So when this corruptible has put on incorruption, and this mortal has put on immortality, then shall be brought to pass the saying that is written: ‘Death is swallowed up in victory.’ ‘O Death, where is your sting? O Hades, where is your victory?’ – I Corinthians 15:54–55

We cannot continue to be confused about such a major doctrine. For the sake of our loved ones and the integrity of the gospel message to the world, we need to sort out why the resurrection is so important and how to communicate it to the world by our words and our actions.

From his book, Surprised by Hope, Rethinking the Resurrection, Heaven, and the Mission of the Church, theologian N. T. Wright gets us on the right path:

And the question of Jesus’s resurrection, although it may in some senses burst the boundaries of history [that is, it’s unprecedented], also remains within them; that is precisely why it is so important, so disturbing, so life-and-death. We could cope — the world could cope — with a Jesus who ultimately remains a wonderful idea inside the disciples’ minds and hearts. The world cannot cope with a Jesus who comes out of the tomb, who inaugurates God’s new creation right in the middle of the old one.[1]

Just so, our faith must break out of our own private, internal world. Of course, it affects us there if we’re truly born from above, but it cannot stay there. Just as Jesus physically came out of the tomb – his body was ‘used up’ and was no longer there in the tomb – so we must also use our everyday, normal life: how we use our mouth, eyes, hands, and feet.

We must let this sink in deeply. The kingdom starts here and now and will continue until God renovates the heavens and the earth by divine fire and Jesus, the Lion/Lamb ushers in the visible kingdom. Until then we demonstrate the reality of this new life by allowing his resurrection life to flow through us.

In his second letter to the Corinthians, Paul reveals his own struggles more than in any other letter.

God . . . through us diffuses the fragrance of His knowledge in every place. (2 Corinthians 2:14)
You are our letter written in our hearts, known and read by all men. (3:2)
We all, with unveiled face, beholding as in a mirror the glory of the Lord, are being transformed into the same image . . .  (3:18)
For we do not preach ourselves, but Christ Jesus the Lord, and ourselves your bondservants for Jesus’ sake. (4:5)
But we have this treasure in earthen vessels, that the excellence of the power may be of God and not of us. (4:7)
For we who live are always delivered to death for Jesus’ sake, that the life of Jesus also may be manifested in our mortal flesh. (4:11)

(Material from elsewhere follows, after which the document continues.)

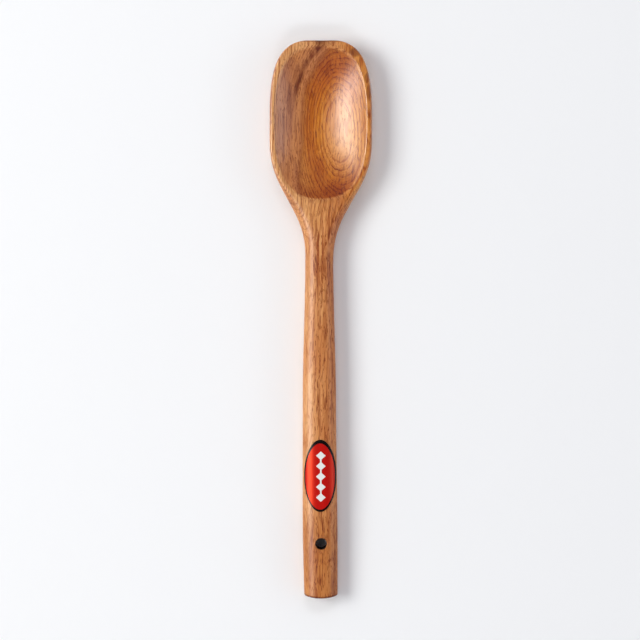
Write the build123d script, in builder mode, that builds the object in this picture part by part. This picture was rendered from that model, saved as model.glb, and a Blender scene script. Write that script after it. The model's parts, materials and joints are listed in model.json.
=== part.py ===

I could go on, but what’s the message here? It is not that we will one day escape to live forever in heaven (or on earth for that matter) – that old, tired belief only demeans the message and our God. God has chosen to speak His powerful Word though weak and broken vessels like you and me. That is the message. The small words we speak only reinforce the bigger message, the more adequate God. It’s the retelling of the cross and resurrection of Jesus in a thousand, different ways. It’s told when, despite our hardships, small and large, we, without fear of death or suffering, continue to do what we need to do: to love, to care, to believe, to talk, to listen, to forgive for the thousandth time. People should be constantly hearing this ‘music of resurrection’ through us. Do they?

See also the Introduction, Lies attacking our relationship to God.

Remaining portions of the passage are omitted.